Brent crude oil futures yesterday slipped to $66.73 per barrel, down 30 cents, or 0.5 per cent over supply disruptions from the Organisation of Petroleum Exporting Countries (OPEC) production cutbacks and United States (U.S.) sanctions on Iran and Venezuela.
U.S. West Texas Intermediate (WTI) futures were at $58.69 per barrel, down 35 cents, or 0.6 per cent.
Both crude oil price benchmarks have slumped by almost three per cent since last week, hitting their highest since November last year.
Concerns about a potential U.S. recession emerged Friday after cautious remarks by the U.S. Federal Reserve caused 10-year treasury yields to slip below the three-month rate for the first time since 2007.
Historically, an inverted yield curve – where long-term rates fall below short-term – has signalled an upcoming recession.

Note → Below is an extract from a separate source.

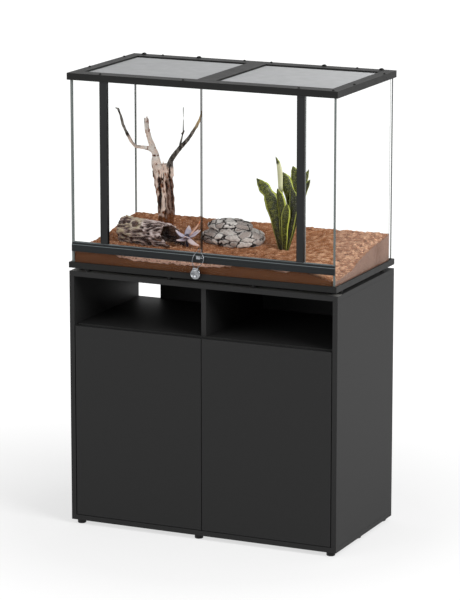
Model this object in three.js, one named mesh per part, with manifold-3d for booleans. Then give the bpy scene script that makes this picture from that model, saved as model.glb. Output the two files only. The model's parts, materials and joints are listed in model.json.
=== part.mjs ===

Adding to concerns of a widespread global downturn, manufacturing output data from Germany, Europe’s biggest economy, shrunk for the third straight month.
“Estimates for growth and earnings have been revised down materially across all major regions,’’ said U.S. bank, Morgan Stanley.
ANZ bank said the darkening economic outlook “overshadowed the supply-side issues’’ the oil market was facing amid supply cuts, led by producer club OPEC as well as the U.S. sanctions on Venezuela and Iran.